The film seems to have borrowed its hero from Big Trouble in Little China (1986) – a Westerner with no skills who bumbles his way into martial combat. The character even seem to be intended as a homage – they even have similar names in Jack Burton/Bronson. On the other hand, there is no sense of the film here subverting heroic cliches as we had in Big Trouble. We get lame comedy relief with scenes of Dave Bautista as a warlord giving orders that are mistakenly taken by a subordinate as commands to kill the person in front of him.
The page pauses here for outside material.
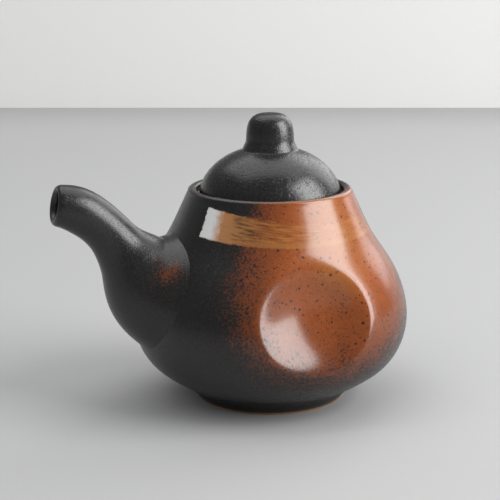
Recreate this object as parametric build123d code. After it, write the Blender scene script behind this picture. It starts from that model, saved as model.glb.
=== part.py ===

Even worse are the scenes once we get into dynastic China. Why Besson and co could not have hired a Chinese director who is used to this sort of material but instead chose to go with a director who had only previously made a single film (and not in the action genre) is one major miscalculation about the exercise. The action scenes are ridiculous. At one point, Mark Chao’s method of dealing with a horde of attacking soldiers is to stand and wait until a sufficient number of them have entered a room whereupon their combined weight causes a neat circular hole to collapses in the floor, plunging them into the room below.

During the climactic battle scenes, the film has the two teens – Uriah Shelton and Ni Ni – in the midst of combat and defeating dozens of soldiers despite the fact that they have no armour or weaponry of any kind where they appear to triumph by simply pushing their armed and armoured attackers aside. (In any real combat situation, they would be killed in about ten seconds flat by one of the sword and spear-wielding solders).

You suspect that these scenes were subject to a dictum somewhere in the process that mandated that children could not be shown wielding weapons, whereupon you wonder why didn’t they either sideline the kids or come up with some alternative like having them wield magic. The results are so absurd as to cause the entire film to collapse into the utterly ridiculous.